Build a custom Docker image using a Dockerfile based on xcaddy. The pre‑built image mritd/caddy is available on Docker Hub.

Configuring Caddy 2

Caddyfile is the recommended, human‑readable configuration format that the server converts to JSON internally.

Configuration snippets

# Define a reusable TLS snippet
(TLS) {
    protocols tls1.2 tls1.3
    ciphers TLS_ECDHE_ECDSA_WITH_AES_128_GCM_SHA256 TLS_ECDHE_RSA_WITH_AES_128_GCM_SHA256 TLS_ECDHE_ECDSA_WITH_AES_256_GCM_SHA384 TLS_ECDHE_RSA_WITH_AES_256_GCM_SHA384 TLS_ECDHE_ECDSA_WITH_CHACHA20_POLY1305_SHA256 TLS_ECDHE_RSA_WITH_CHACHA20_POLY1305_SHA256
}
# Import the snippet elsewhere
import TLS

Modules can also be imported via glob patterns, e.g. import /etc/caddy/*.caddy.
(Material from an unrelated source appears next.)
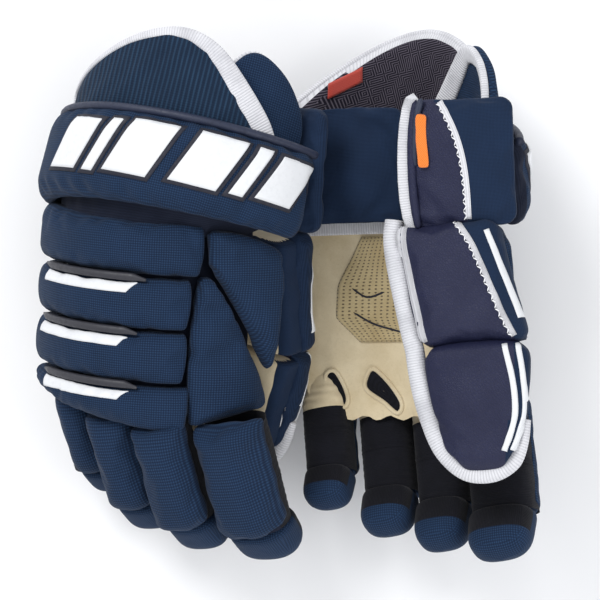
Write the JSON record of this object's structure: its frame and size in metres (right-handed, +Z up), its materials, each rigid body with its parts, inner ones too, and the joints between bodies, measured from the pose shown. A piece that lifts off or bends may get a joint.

Site configuration example

# Simple site block
example.com {
    reverse_proxy localhost:8080
    log {
        output file /var/log/caddy.log {
            roll_size 100mb
            roll_keep 3
            roll_keep_for 7d
        }
    }
    import TLS
    import HSTS
}

Environment variables can be referenced directly, for instance dns gandi {$GANDI_API_TOKEN} for DNS‑01 challenges.

Automatic certificate acquisition

tls {
    dns gandi {env.GANDI_API_TOKEN}
}

After configuring, Caddy will request certificates via ACME. DNS challenges require the appropriate DNS plugin.

Running and Reloading

Start the server with systemctl start caddy. After modifying the Caddyfile, reload without downtime using systemctl reload caddy. If the configuration contains errors, the reload fails but the running instance continues serving.

Conclusion

Caddy’s modular design, built‑in TLS automation, HTTP/3 support, and easy‑to‑write Caddyfile make it a compelling choice over traditional Nginx for modern web services, especially when the slight performance trade‑off is acceptable.